The app also features custom motion titles, picture in picture effects, and 3D layered effects (using in-timeline drop-zones). Most are good-looking, although some suffer from templatitis.

Edits can be fine tuned (down to the frame) using the app’s built-in precision editing tools.  Your project can be played back at any time in the preview area or full screen, although more complex effects may require rendering (not the speediest process). The app functions equally well in portrait and landscape mode, although landscape does allow for a wider view of your timeline.

Once your satisfied with your cut, you can render and upload your video to all the usual places (Facebook, Youtube, email, etc).

All is not perfect, however. I experienced a LOT of crashing on my iPad 1 (it performs much better on an iPad 2).  So much crashing, in fact, that at some points I couldn’t even get the app to launch.  Clearly, that needs to be addressed quickly or Avid stands to upset many potential customers.  Also, I’d like to see the addition of more transitions (which is an odd request from me since I hate most transitions).  And finally, if you hadn’t already guessed, Avid Studio is still simply a consumer app.  There’s no EDL or XML export.
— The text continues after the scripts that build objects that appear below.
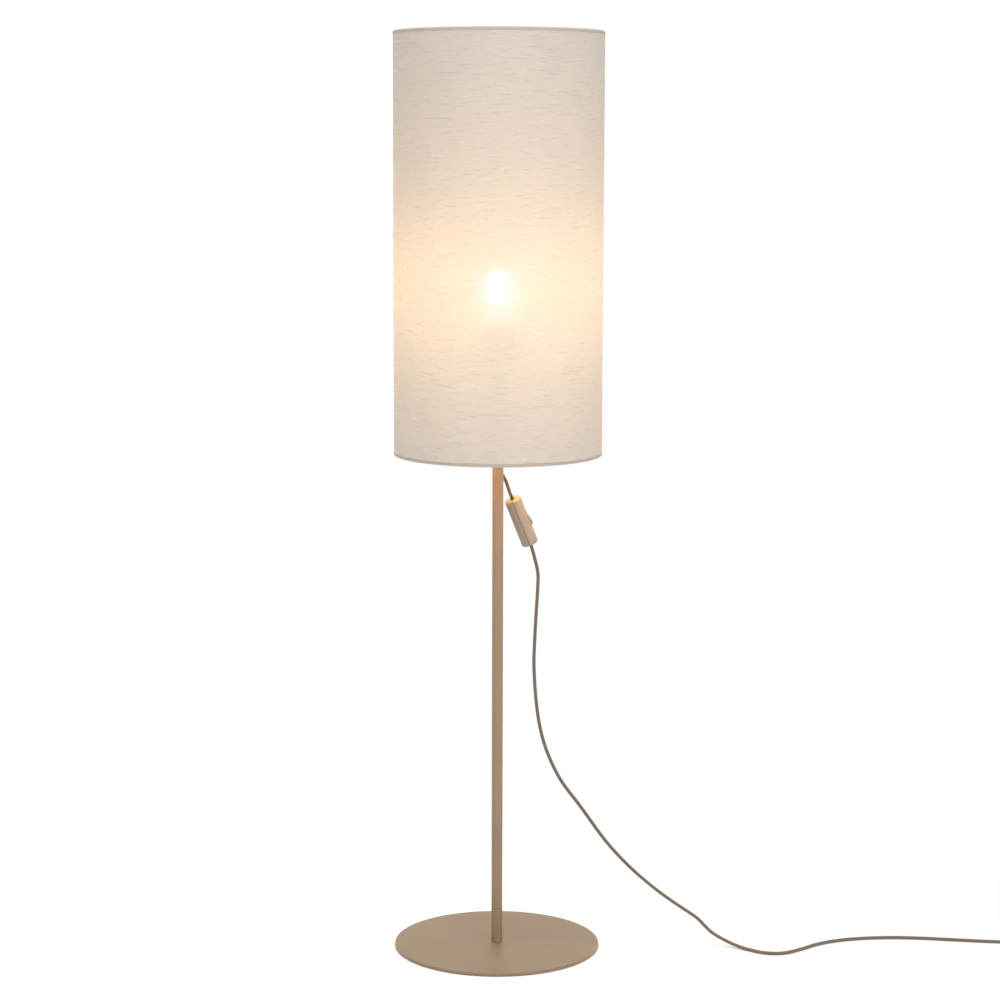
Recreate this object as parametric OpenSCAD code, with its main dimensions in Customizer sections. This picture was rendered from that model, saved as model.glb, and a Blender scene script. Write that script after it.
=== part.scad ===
// Column floor lamp: a tall fabric drum shade on a thin steel tube with a round base plate.
// A textile lead leaves the tube under the shade, holds a rocker switch, and ends in a two-pin plug.
// Millimetres, +Z up. The origin is the centre of the base's underside, on the floor.
// Seen from the front, along +Y, +X is to the right.

/* [Base] */
// Diameter of the base plate
base_d = 300; // [240:5:360]
// Thickness of the base plate
base_t = 4; // [3.8:0.1:8]
// Round along the edges of the base plate
base_edge_r = 0.3; // [0.2:0.1:1.4]
// Thickness of the felt pad under the plate
pad_t = 1; // [0.5:0.5:3]
// Distance from the edge of the plate to the edge of the pad
pad_inset = 6; // [2:1:20]
// Diameter of the hole in the pad, round the base screw
pad_hole_d = 30; // [20:1:60]
// Thread diameter of the screw that holds the tube
base_screw_d = 8; // [6:0.5:8]
// Head diameter of that screw
base_screw_head_d = 15; // [13:0.5:15.5]
// Length of that screw below the top of its head
base_screw_l = 20; // [14:1:26]
// Depth that the screw's head is sunk under the plate's face
base_screw_sink = 0.2; // [0.1:0.1:0.3]
// Width of the screw's hexagon socket, across its corners
base_screw_socket_d = 5.8; // [4:0.2:6.6]

/* [Tube] */
// Outer diameter of the tube
pole_d = 16; // [15:0.5:20]
// Wall of the tube
pole_wall = 1; // [0.8:0.1:1.5]
// Length of the tube
pole_l = 850; // [750:10:1000]
// Length of the threaded plug in the tube's foot
foot_insert_l = 26; // [24:1:40]
// Length of the threaded plug in the tube's top
top_insert_l = 18; // [14:1:30]
// Thickness of the top plug's collar
top_collar_t = 2; // [1:0.5:4]
// Depth of the lead's outlet under the shade
exit_drop = 27; // [20:1:60]
// Direction of the outlet round the tube, from +X towards +Y
exit_azimuth = 55; // [30:1:90]
// Slope of the outlet, below level
exit_slope = 45; // [40:1:50]
// Outer diameter of the outlet's bush
bush_d = 7.6; // [7:0.1:8.4]
// Width of the bush's lip round its barrel
bush_lip = 0.8; // [0.4:0.1:1.2]
// Depth of the bush inside the tube's face
bush_depth = 4; // [2:0.5:5]

/* [Lead] */
// Diameter of the textile lead
cord_d = 5; // [4.4:0.1:5.4]
// Clearance round the lead in its holes
cord_clear = 0.25; // [0.1:0.05:0.5]
// Diameter of one insulated wire inside the lead
wire_d = 2; // [1.6:0.1:2.2]

/* [Lampholder] */
// Diameter of the hollow threaded nipple
nipple_d = 10; // [9.6:0.1:11]
// Bore of the nipple
nipple_bore_d = 7; // [6.4:0.1:8]
// Length of the nipple inside the tube's top plug
nipple_below = 12; // [8:1:14]
// Length of the nipple inside the holder
nipple_above = 8; // [6:1:10]
// Neck diameter of the holder's cap
holder_neck_d = 18; // [16:0.5:22]
// Neck height of the holder's cap
holder_neck_h = 6; // [4:0.5:8]
// Height of the holder's cap
holder_cap_h = 23; // [21:1:30]
// Greatest diameter of the holder's cap
holder_cap_d = 42; // [40:0.5:48]
// Wall of the holder's plastic shells
holder_wall = 2; // [1.5:0.1:2.2]
// Outer diameter of the holder's sleeve
sleeve_d = 39.4; // [38.6:0.2:41]
// Height of the holder's sleeve
sleeve_h = 41; // [38:1:46]
// Height of the shoulder's top face above the sleeve's foot
shoulder_z = 5; // [4:0.5:8]
// Thickness of the shoulder that the shade rests on
shoulder_t = 2; // [1.5:0.5:3]
// Width of that shoulder
shoulder_w = 3.3; // [2:0.1:4]
// Height of the holder's ceramic core
core_h = 8; // [6:0.5:9]
// Height of the centre contact above the core
centre_contact_h = 1.8; // [1:0.1:3]
// Wall of the holder's brass screw shell
screw_shell_t = 0.5; // [0.3:0.1:0.6]
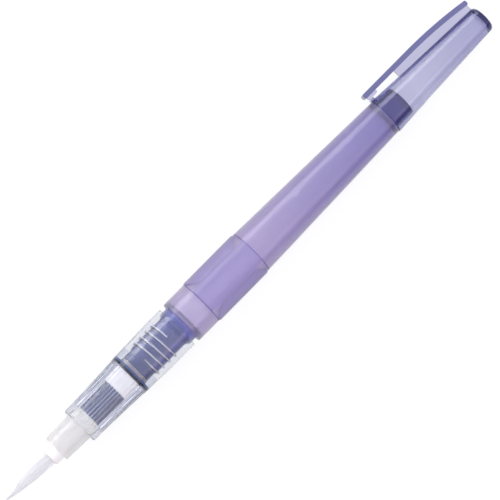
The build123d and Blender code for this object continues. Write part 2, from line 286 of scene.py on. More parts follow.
@dataclass(frozen=True)
class SqueezePlastic:
    """Soft translucent polyethylene, blow-moulded, in lavender.

    It is milky: part of the light passes and part spreads inside, so the colour stays even and
    soft. The thick threaded neck and the tail are deeper and bluer. The skin is satin with a
    fine grain, and the two side pads are a little rougher, so that they grip. Painted shade
    darkens thin lines at the steps at the panel's ends, and painted glints whiten the thread's
    crests.

    Attributes:
        painted_step_shade_mm: How wide the painted shade line at the step at each end of the panel
            is.
        pad_edge_mm: How far inside the pads' outermost radius their tone starts and is full.
        crest_edge_mm: The same for the painted glints on the crests of the thread.
        thread_gap_mm: How far in front of the shoulder the painted glints on the thread's crests end.
        flow_stretch: How slowly the streaks change along the pen, beside across it.
        flow_shade: How much lighter or darker a streak gets.
    """

    name: str
    neck: str
    band: str
    panel: str
    middle: str
    tail: str
    spigot: str
    pad: str
    # Painted glint: a near-white tone on the thread's crests.
    painted_crest_glint: str
    # Painted shade: a dark tone in thin lines at the steps at the panel's ends.
    painted_step_shade: str
    tint: str
    depth_mm: float
    see_through: float = 0.88
    painted_glint_see_through: float = 0.2
    roughness: float = 0.3
    pad_roughness: float = 0.5
    coat: float = 0.3
    coat_roughness: float = 0.12
    ior: float = 1.5
    painted_step_shade_mm: float = 0.24
    pad_edge_mm: tuple[float, float] = (0.12, 0.04)
    crest_edge_mm: tuple[float, float] = (0.3, 0.1)
    thread_gap_mm: float = 3.0
    grain_mm: float = 0.3
    grain_height_mm: float = 0.004
    flow_mm: float = 2.5
    flow_stretch: float = 0.15
    flow_shade: float = 0.06

    def tone_along(
        self,
        tree: bpy.types.NodeTree,
        place: bpy.types.NodeSocket,
        axes: bpy.types.Node,
        stations: "BarrelStations",
    ) -> bpy.types.NodeSocket:
        """Makes the colour that changes along the barrel, with faint streaks of its flow.

        Args:
            tree: The material's node tree.
            place: Each point's place in the pen's frame.
            axes: The node that splits the place into X, Y and Z.
            stations: The places along the barrel where its colour changes.

        Returns:
            The colour.
        """
        along = add_node(
            tree,
            "ShaderNodeMapRange",
            inputs={
                "Value": axes.outputs["X"],
                "From Min": stations.start * MM,
                "From Max": stations.end * MM,
            },
        )
        ramp = add_node(tree, "ShaderNodeValToRGB", inputs={"Fac": along.outputs["Result"]})
        places = [
            (stations.start, self.neck),
            (stations.shoulder - 0.4, self.neck),
            (stations.shoulder + 0.6, self.band),
            (stations.panel + 1.0, self.panel),
            (stations.taper - 1.0, self.panel),
            (stations.taper, self.middle),
            (stations.step - 0.4, self.tail),
            (stations.step + 0.4, self.spigot),
            (stations.end, self.spigot),
        ]
        length = stations.end - stations.start
        fill_ramp(ramp, [((x - stations.start) / length, linear(tone)) for x, tone in places])
        flow = add_node(
            tree,
            "ShaderNodeMapping",
            inputs={"Vector": place, "Scale": (self.flow_stretch, 1.0, 1.0)},
        )
        streaks = add_node(
            tree,
            "ShaderNodeTexNoise",
            inputs={"Vector": flow.outputs[0], "Scale": 1 / (self.flow_mm * MM), "Detail": 3.0},
        )
        mottle = add_node(
            tree,
            "ShaderNodeMapRange",
            inputs={
                "Value": streaks.outputs["Fac"],
                "To Min": 1 - self.flow_shade,
                "To Max": 1 + self.flow_shade,
            },
        )
        toned = add_node(
            tree,
            "ShaderNodeVectorMath",
            {"operation": "SCALE"},
            {0: ramp.outputs["Color"], "Scale": mottle.outputs["Result"]},
        )
        return toned.outputs[0]

    def masks(
        self,
        tree: bpy.types.NodeTree,
        axes: bpy.types.Node,
        stations: "BarrelStations",
    ) -> tuple[bpy.types.NodeSocket, bpy.types.NodeSocket, bpy.types.NodeSocket]:
        """Finds the side pads, the painted shade lines at the panel's ends and the painted glints on
        the thread's crests.

        Args:
            tree: The material's node tree.
            axes: The node that splits each point's place into X, Y and Z.
            stations: The places and radii of the three.

        Returns:
            A mask for each: one on it and zero elsewhere.
        """
        radius = add_axis_distance(tree, axes)
        pad, painted_crest_glint = (
            add_node(
                tree,
                "ShaderNodeMapRange",
                inputs={
                    "Value": radius,
                    "From Min": (outermost - edge[0]) * MM,
                    "From Max": (outermost - edge[1]) * MM,
                },
            ).outputs["Result"]
            for outermost, edge in (
                (stations.pad_r, self.pad_edge_mm),
                (stations.crest_r, self.crest_edge_mm),
            )
        )
        # Painted shade: thin lines at the steps at both ends of the panel.
        front_painted_shade, back_painted_shade = (
            add_node(
                tree,
                "ShaderNodeMath",
                {"operation": "COMPARE"},
                {0: axes.outputs["X"], 1: painted_step_shade * MM, 2: self.painted_step_shade_mm * MM / 2},
            )
            for painted_step_shade in (stations.panel, stations.taper)
        )
        painted_step_shades = add_node(
            tree,
            "ShaderNodeMath",
            {"operation": "ADD"},
            {0: front_painted_shade.outputs[0], 1: back_painted_shade.outputs[0]},
        )
        # Painted glint: only the crests more than thread_gap_mm in front of the shoulder get it.
        in_front = add_node(
            tree,
            "ShaderNodeMath",
            {"operation": "LESS_THAN"},
            {0: axes.outputs["X"], 1: (stations.shoulder - self.thread_gap_mm) * MM},
        )
        painted_glint_mask = add_node(
            tree, "ShaderNodeMath", {"operation": "MULTIPLY"}, {0: painted_crest_glint, 1: in_front.outputs[0]}
        )
        return pad, painted_step_shades.outputs[0], painted_glint_mask.outputs[0]

    def build(self, stations: "BarrelStations") -> bpy.types.Material:
        """Makes the material.

        Args:
            stations: The places along the barrel where its colour changes.

        Returns:
            A half-clear, half-milky surface.
        """
        material, tree, place = new_material(self.name)
        axes = add_node(tree, "ShaderNodeSeparateXYZ", inputs={0: place})
        colour = self.tone_along(tree, place, axes, stations)
        pad, painted_step_shades, painted_glint_mask = self.masks(tree, axes, stations)
        # The pads take their own tone. The painted shade lines and the painted crest glints are mixed
        # in as colour.
        for mask, tone in ((pad, self.pad), (painted_step_shades, self.painted_step_shade), (painted_glint_mask, self.painted_crest_glint)):
            colour = add_node(
                tree,
                "ShaderNodeMix",
                {"data_type": "RGBA"},
                {"Factor": mask, 6: colour, 7: linear(tone)},
            ).outputs[2]
        # The crests let less light through, so that their painted glint reads pale.
        clearness, gloss = (
            add_node(
                tree,
                "ShaderNodeMapRange",
                inputs={"Value": mask, "To Min": plain, "To Max": masked},
            )
            for mask, plain, masked in (
                (painted_glint_mask, self.see_through, self.painted_glint_see_through),
                (pad, self.roughness, self.pad_roughness),
            )
        )
        grain = add_node(
            tree,
            "ShaderNodeTexNoise",
            inputs={"Vector": place, "Scale": 1 / (self.grain_mm * MM), "Detail": 2.0},
        )
        bump = add_node(
            tree,
            "ShaderNodeBump",
            inputs={"Height": grain.outputs["Fac"], "Distance": self.grain_height_mm * MM},
        )
        shader = add_node(
            tree,
            "ShaderNodeBsdfPrincipled",
            inputs={
                "Base Color": colour,
                "Roughness": gloss.outputs["Result"],
                "IOR": self.ior,
                "Transmission Weight": clearness.outputs["Result"],
                "Coat Weight": self.coat,
                "Coat Roughness": self.coat_roughness,
                "Normal": bump.outputs["Normal"],
            },
        )
        volume = add_absorption(tree, self.tint, self.depth_mm)
        add_node(
            tree,
            "ShaderNodeOutputMaterial",
            inputs={"Surface": shader.outputs["BSDF"], "Volume": volume.outputs["Volume"]},
        )
        return material


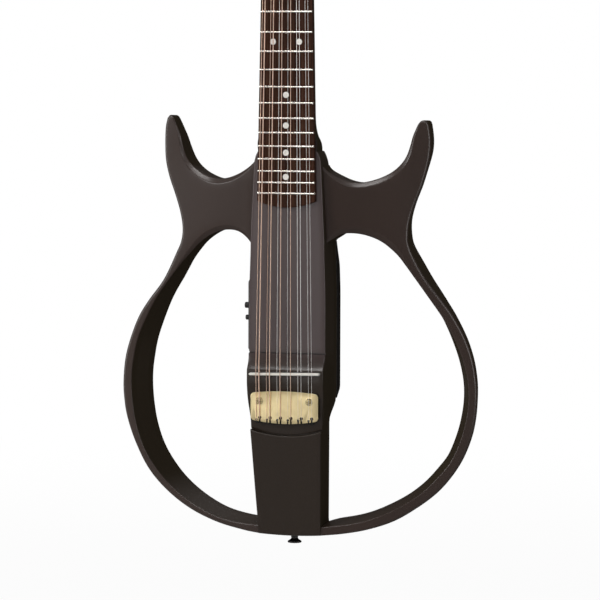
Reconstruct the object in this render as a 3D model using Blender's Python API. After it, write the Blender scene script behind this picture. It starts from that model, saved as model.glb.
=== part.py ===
# Open-frame twelve-string electro-acoustic guitar. Metres, +Z up the neck, front faces -Y.
# The origin is the centre of the outer face of the end strap button.
import bpy
import bmesh
import math
import numpy as np
from mathutils import Matrix, Vector
from mathutils.geometry import delaunay_2d_cdt

MM = 0.001

# Scale and string layout
SCALE = 648.0            # nut to twelfth fret, doubled
SADDLE_Z = 176.0         # saddle line above the strap button face
NUT_Z = SADDLE_Z + SCALE
FRETS = 22
COURSE_PITCH_SADDLE = 11.0
COURSE_PITCH_NUT = 7.2
PAIR_GAP_SADDLE = 3.3
PAIR_GAP_NUT = 2.5
STRING_DIAMETERS = (1.19, 0.69, 0.99, 0.46, 0.76, 0.30, 0.58, 0.23, 0.36, 0.36, 0.25, 0.25)
STRING_TOP_NUT = -7.3    # underside of the strings at the nut
STRING_TOP_SADDLE = -11.4

# Fits
GAP = 0.3                # between parts that touch
RUN = 0.4                # between parts that move on each other

# Place of the strap button behind the deck
ORIGIN_Y = 30.0

# Body
WING_SLOPE = 0.195       # each wing falls back from the core
HORN_SLOPE = 0.055       # and a little more at the horns
WING_LEAN = 0.016
TAIL_DROP = 11.0
TAIL_LEAN = 0.148        # the tail leans back going down
TAIL_TOP = 113.0         # its raised front ends here in the middle
TAIL_BOW = 5.8           # and this much higher at its sides
DEPTH = 38.0             # front to back of the hoops
HORN_THINNING = 15.0
CORE_BACK = 45.0
HEEL_DEPTH = 28.5        # front to back where the neck meets the core
TAIL_DEPTH = 34.5
CORE_TOP = 400.0
HOUSING_BACK = 60.0
HOUSING_LOW = 136.0
HOUSING_HIGH = 309.0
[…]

So as of now, you can’t use Avid Studio as an offline editor.  Perhaps that will change as the iPad seeps deeper into the filmmaking community.

Considering Avid’s long history as a leader in non-liner editing, stepping in to the consumer market is a bold step. All in all, Avid Studio is a beautifully simple editor with an absurdly low price.  If you want to cut video on your iPad, this app is a great place to start (although if you’re an iPad 1 owner, you should wait for a stable update).